George Garrett (THE KINGDOM OF BABYLON SHALL NOT COME AGAINST YOU and WHISTLING IN THE DARK, Harcourt-Brace): In a season of Civil War books, some of them highly praised and commercially successful, quietly came NASHVILLE 1864, by Madison Jones; his first book in some years, a lean, evocative look at the Battle of Nashville from a child’s point of view. Of Jones’ fiction Flannery O’Connor wrote: “He’s so much better than the ones all the shouting is about.” That condition is unchanged. Madison Jones, NASHVILLE 1864: THE DYING OF THE LIGHT (J.S. Saunders, 1997)

It has also been a season of Hollywood novels. Muriel Spark adds some new wrinkles to that genre; most of her story takes place in London and France and involves the gifted American film director Tom Richards, his complicated family life, and the dangers and daring of his craft. Muriel Spark, REALITY AND DREAMS (Houghton-Mifflin, 1997)

The central figure of Anthony Burgess’ latest and evidently last work is an artist also, a painter and a composer and a great seducer, and BYRNE is unlike any novel you have read or will read in a long time, being written entirely in fluent verse, four out of five parts in Byronic ottava rima, with one section of virtuosity in the Spencerian stanza, all of it, believe it or not, lively and accessible reading. Anthony Burgess, BYRNE: A NOVEL (Carrol & Graf, 1997)

Viriditas Digitalis: Among the many things that surpass my understanding is the remarkably insufficient attention given to Frances Newman’s audacious and lacerating novels. Writing in the late ‘20s, Newman -- an aristocratic southerner who died, an apparent suicide, at 40 -- presented in these two books a profoundly modern rendering of female interior life. Appalled contemporary (male) readers were astonished to learn that said life included a vigorous absorption with matters sexual and (worse) a cynical recognition of the pitifully circumscribed possibilities that society offered even the most privileged women of the time. Nevertheless, such famed literary curmudgeons as H.L. Mencken and James Branch Cabell lauded the brilliance of Newman’s heavily ironic stream-of-consciousness work. Within the last few years the University of Georgia Press has reissued both novels in its Brown Thrasher series, so perhaps they will eventually find the appreciative audience they deserve. Frances Newman, THE HARD-BOILED VIRGIN and DEAD LOVERS ARE FAITHFUL LOVERS (University of Georgia Press, 1994)

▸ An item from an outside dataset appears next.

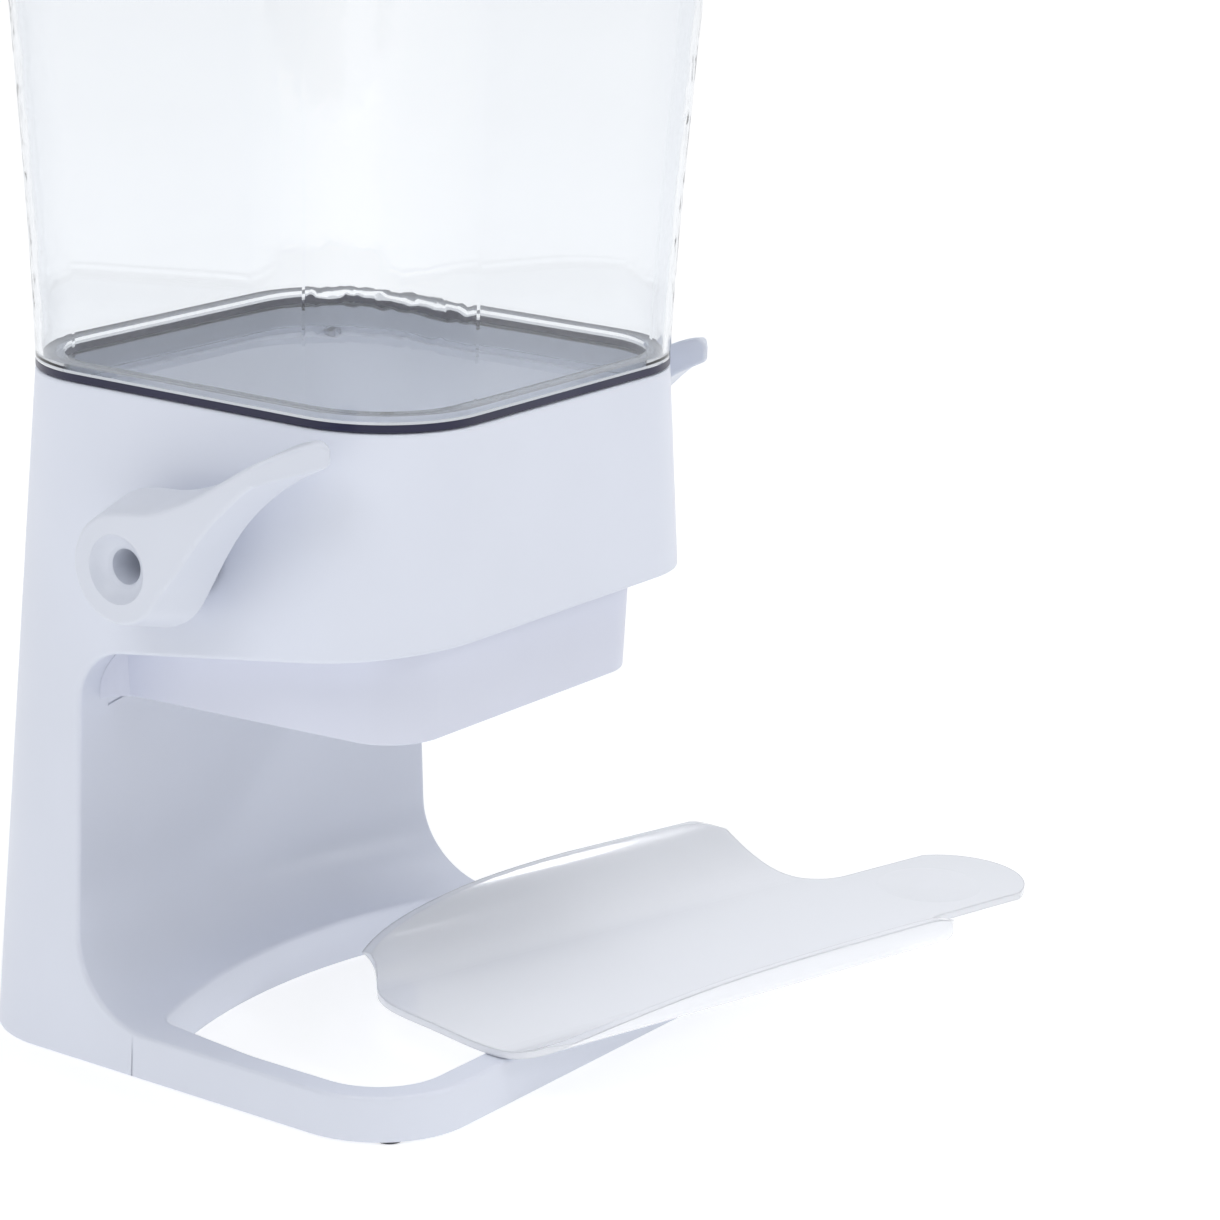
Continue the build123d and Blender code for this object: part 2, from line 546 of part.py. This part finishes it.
gk = prism(RectangleRounded(2 * 77.2, 2 * 77.2, 34.6), STAND_TOP + 0.3, HOPPER_Z0 - 0.02) - prism(RectangleRounded(143.4, 143.4, 29.4), 200, 215)
keep("hopper_gasket", gk)

# ------------------------------------------------------------------
# Lid with its seal
# ------------------------------------------------------------------
LZ = HOPPER_TOP + LID_GAP
lid_out = loft([rsq(90.6, 90.6, 40.0, LZ), rsq(90.0, 90.0, 39.6, LZ + 8.0)], ruled=True)
lid = lid_out
lid = fillet([e for e in lid.edges() if e.center().Z > LZ + 7.9], 3.0)
# recess round the finger grip, and the grip itself
dish = loft([rsq(52.0, 38.0, 20.0, LZ + 3.2), rsq(58.0, 44.0, 25.0, LZ + 9.0)], ruled=True)
lid = lid - dish
grip = prism(RectangleRounded(90.0, 15.0, 7.0), LZ + 2.6, LZ + 15.0)
grip = fillet([e for e in grip.edges() if e.center().Z > LZ + 14.9], 2.6)
lid = lid + grip
plug = prism(RectangleRounded(2 * 83.0, 2 * 83.0, 33.2), LZ - 13.0, LZ + 0.5) - prism(RectangleRounded(2 * 80.8, 2 * 80.8, 31.0), LZ - 20, LZ + 0.5)
lid = lid + plug
lid = lid - (prism(RectangleRounded(2 * 80.8, 2 * 80.8, 31.0), LZ - 2.0, LZ + 5.2) - prism(RectangleRounded(2 * 60.0, 2 * 46.0, 26.0), LZ + 0.9, LZ + 8.0))
groove = prism(RectangleRounded(2 * 84.0, 2 * 84.0, 34.2), LZ - 8.0, LZ - 4.0) - prism(RectangleRounded(2 * 81.9, 2 * 81.9, 32.1), LZ - 9, LZ - 3)
lid = lid - groove
keep("lid", lid)
lg = prism(RectangleRounded(2 * 84.55, 2 * 84.55, 34.7), LZ - 7.6, LZ - 4.4) - prism(RectangleRounded(2 * 81.95, 2 * 81.95, 32.1), LZ - 9, LZ - 3)
try:
    lg = fillet([e for e in lg.edges() if e.center().Z < LZ - 7.5], 0.5)
except Exception:
    pass
keep("lid_gasket", lg)

# ------------------------------------------------------------------
# Scoop tray: trough with rising long sides and a flat tongue handle.
# Built along local +X (handle end) and then placed on the ring.
# ------------------------------------------------------------------
TL, TW, TH = 166.0, 118.0, 19.5     # trough length, width, height of the sides
FLOOR = 29.0                        # half width of the flat floor
HW, HL = 46.0, 76.0                 # handle width and length
SIDE_R = ((TW / 2 - FLOOR) ** 2 + TH ** 2) / (2 * TH)   # the sides curve up on this radius


def tray_section(t):
    """Open channel of thickness t across local Y: flat floor, sides curving up and out."""
    def side(sy, r, deg):
        return (sy * (FLOOR + r * sin(radians(deg))), SIDE_R - r * cos(radians(deg)))

    top = 65.0
    r1 = SIDE_R - t
    return make_face([
        ThreePointArc(side(-1, SIDE_R, top), side(-1, SIDE_R, top / 2), side(-1, SIDE_R, 0)),
        Line(side(-1, SIDE_R, 0), side(1, SIDE_R, 0)),
        ThreePointArc(side(1, SIDE_R, 0), side(1, SIDE_R, top / 2), side(1, SIDE_R, top)),
        Line(side(1, SIDE_R, top), side(1, r1, top)),
        ThreePointArc(side(1, r1, top), side(1, r1, top / 2), side(1, r1, 0)),
        Line(side(1, r1, 0), side(-1, r1, 0)),
        ThreePointArc(side(-1, r1, 0), side(-1, r1, top / 2), side(-1, r1, top)),
        Line(side(-1, r1, top), side(-1, SIDE_R, top)),
    ])


pl_tray = Plane(origin=(-TL / 2 - 5, 0, 0), x_dir=(0, 1, 0), z_dir=(1, 0, 0))
trough = extrude(pl_tray * tray_section(TRAY_T), TL + HL + 20)
# side view: the rims sink gently towards the open lip, and to the neck behind
side_pl = Plane(origin=(0, 70, 0), x_dir=(1, 0, 0), z_dir=(0, -1, 0))
x_lip, x_end = -TL / 2, TL / 2 + HL
side = make_face([
    Line((x_lip - 3, -2), (x_end + 3, -2)),
    Line((x_end + 3, -2), (x_end + 3, 7.0)),
    Line((x_end + 3, 7.0), (TL / 2 + 32, 7.0)),
    Spline((TL / 2 + 32, 7.0), (TL / 2 + 16, 8.9), (TL / 2 + 4, 13.4), (TL / 2 - 8, 17.9), (TL / 2 - 24, TH - 0.1),
           tangents=[(-1.0, 0.0), (-1.0, 0.02)]),
    Spline((TL / 2 - 24, TH - 0.1), (20, 19.0), (-5, 18.2), (-25, 16.7), (-42, 14.4), (-56, 11.7), (-67, 8.6), (-76, 5.4), (x_lip - 3, 2.9),
           tangents=[(-1.0, 0.0), (-1.0, -0.3)]),
    Line((x_lip - 3, 2.9), (x_lip - 3, -2)),
])
trough = trough & extrude(side_pl * side, 140)
# plan outline: bowed scoop lip at -X, neck and tongue at +X
nk = TL / 2 + 26
plan = make_face([
    Spline((x_lip + 38, -TW / 2), (x_lip + 12.0, -TW / 2 + 11.5), (x_lip + 2.6, -TW / 2 + 30), (x_lip, 0),
           (x_lip + 2.6, TW / 2 - 30), (x_lip + 12.0, TW / 2 - 11.5), (x_lip + 38, TW / 2),
           tangents=[(-1.0, 0.0), (1.0, 0.0)]),
    Line((x_lip + 38, TW / 2), (TL / 2 - 14, TW / 2)),
    Spline((TL / 2 - 14, TW / 2), (TL / 2 + 5.0, TW / 2 - 14), (nk, HW / 2), tangents=[(1.0, 0.0), (1.0, 0.0)]),
    Line((nk, HW / 2), (x_end - 15, HW / 2)),
    ThreePointArc((x_end - 15, HW / 2), (x_end, 0), (x_end - 15, -HW / 2)),
    Line((x_end - 15, -HW / 2), (nk, -HW / 2)),
    Spline((nk, -HW / 2), (TL / 2 + 5.0, -TW / 2 + 14), (TL / 2 - 14, -TW / 2), tangents=[(-1.0, 0.0), (-1.0, 0.0)]),
    Line((TL / 2 - 14, -TW / 2), (x_lip + 38, -TW / 2)),
])
tray = trough & prism(plan, -5, TH + 10)
# shallow thumb hollow in the tongue
tray = tray - Pos(x_end - 34, 0, TRAY_T + 160.0) * Sphere(160.9)
place = Pos(TRAY_X, TRAY_Y, TRAY_Z) * Rot(0, 0, TRAY_YAW)
keep("tray", place * tray)

# ------------------------------------------------------------------
for name, shape in PARTS.items():
    export_step(shape, f"parts/{name}.step")
    bb = shape.bounding_box()
    print(f"{name:16s} solids {len(shape.solids()):2d} vol {shape.volume:10.0f} "
          f"x {bb.min.X:7.1f} {bb.max.X:7.1f} y {bb.min.Y:7.1f} {bb.max.Y:7.1f} z {bb.min.Z:7.1f} {bb.max.Z:7.1f}")
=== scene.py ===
import math

import bpy
from mathutils import Matrix, Vector

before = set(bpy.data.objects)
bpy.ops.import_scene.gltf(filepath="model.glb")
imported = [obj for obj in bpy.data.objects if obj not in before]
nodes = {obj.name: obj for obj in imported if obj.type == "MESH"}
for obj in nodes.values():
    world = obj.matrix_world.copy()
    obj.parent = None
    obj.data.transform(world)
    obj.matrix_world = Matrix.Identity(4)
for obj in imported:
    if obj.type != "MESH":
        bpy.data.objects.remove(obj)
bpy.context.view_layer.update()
scene = bpy.context.scene


# ------------------------------------------------------------------
# Material helpers.  Object coordinates are metres in the part's frame.
# ------------------------------------------------------------------
def srgb(r, g, b):
    """0-255 display colour to linear."""
    out = []
    for c in (r, g, b):
        c /= 255.0
        out.append(c / 12.92 if c <= 0.04045 else ((c + 0.055) / 1.055) ** 2.4)
    return out


class Mat:
    def __init__(self, name):
        self.m = bpy.data.materials.new(name)
        self.m.use_nodes = True
        self.t = self.m.node_tree
        self.t.nodes.clear()
        self.out = self.n("ShaderNodeOutputMaterial")
        self.p = self.n("ShaderNodeBsdfPrincipled")
        self.link(self.p.outputs[0], self.out.inputs["Surface"])
        self.coord = self.n("ShaderNodeTexCoord").outputs["Object"]

    def n(self, kind, **props):
        node = self.t.nodes.new(kind)
        for k, v in props.items():
            setattr(node, k, v)
        return node

    def link(self, a, b):
        self.t.links.new(a, b)

    def set(self, **values):
        for k, v in values.items():
            self.p.inputs[k.replace("_", " ")].default_value = v

    def noise(self, scale, detail=2.0, rough=0.5, stretch=None):
        tex = self.n("ShaderNodeTexNoise")
        tex.inputs["Scale"].default_value = scale
        tex.inputs["Detail"].default_value = detail
        tex.inputs["Roughness"].default_value = rough
        if stretch is None:
            self.link(self.coord, tex.inputs["Vector"])
        else:
            mp = self.n("ShaderNodeMapping")
            mp.inputs["Scale"].default_value = stretch
            self.link(self.coord, mp.inputs["Vector"])
            self.link(mp.outputs[0], tex.inputs["Vector"])
        return tex.outputs["Fac"]

    def spread(self, fac, lo, hi, a=0.3, b=0.7):
        mr = self.n("ShaderNodeMapRange")
        mr.inputs["From Min"].default_value = a
        mr.inputs["From Max"].default_value = b
        mr.inputs["To Min"].default_value = lo
        mr.inputs["To Max"].default_value = hi
        self.link(fac, mr.inputs["Value"])
        return mr.outputs["Result"]

    def mix(self, fac, a, b):
        mx = self.n("ShaderNodeMix", data_type="RGBA")
        self.link(fac, mx.inputs["Factor"])
        for sock, val in ((mx.inputs[6], a), (mx.inputs[7], b)):
            if hasattr(val, "is_linked"):
                self.link(val, sock)
            else:
                sock.default_value = (*val, 1.0)
        return mx.outputs[2]

    def bump(self, height, strength, distance, normal=None):
        bp = self.n("ShaderNodeBump")
        bp.inputs["Strength"].default_value = strength
        bp.inputs["Distance"].default_value = distance
        self.link(height, bp.inputs["Height"])
        if normal is not None:
            self.link(normal, bp.inputs["Normal"])
        return bp.outputs["Normal"]

    def edges(self, radius, samples=4):
        bv = self.n("ShaderNodeBevel", samples=samples)
        bv.inputs["Radius"].default_value = radius
        return bv.outputs["Normal"]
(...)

Katherine McNamara: Anna Maria Ortese, the very fine contemporary Italian writer, was called a “magical realist”; if that is so, hers is a psychically rigorous, not fantastic, mode: a realism that refuses to invent what it does not know; that is, refuses to tell a falsely-“magical,” comforting story. Very little of her work exists presently in English: two (soon, three) American translations, one from England. Each translator may be commended for having pitched his tone exactly so as to convey, in its proper American and English timbres, the beauty of her formal style. Hers is, I think, real literature, which is always an endangered species. Anna Maria Ortese, THE IGUANA, and A MUSIC BEHIND THE WALL, Stories Vol. 1 , tr. Henry Martin (McPherson and Co., 1994 and 1996) and THE LAMENT OF THE LINNET, tr. Patrick Creigh (The Harvill Press, 1997) See Archipelago, Vol. 1, No. 1, “The Great Street.”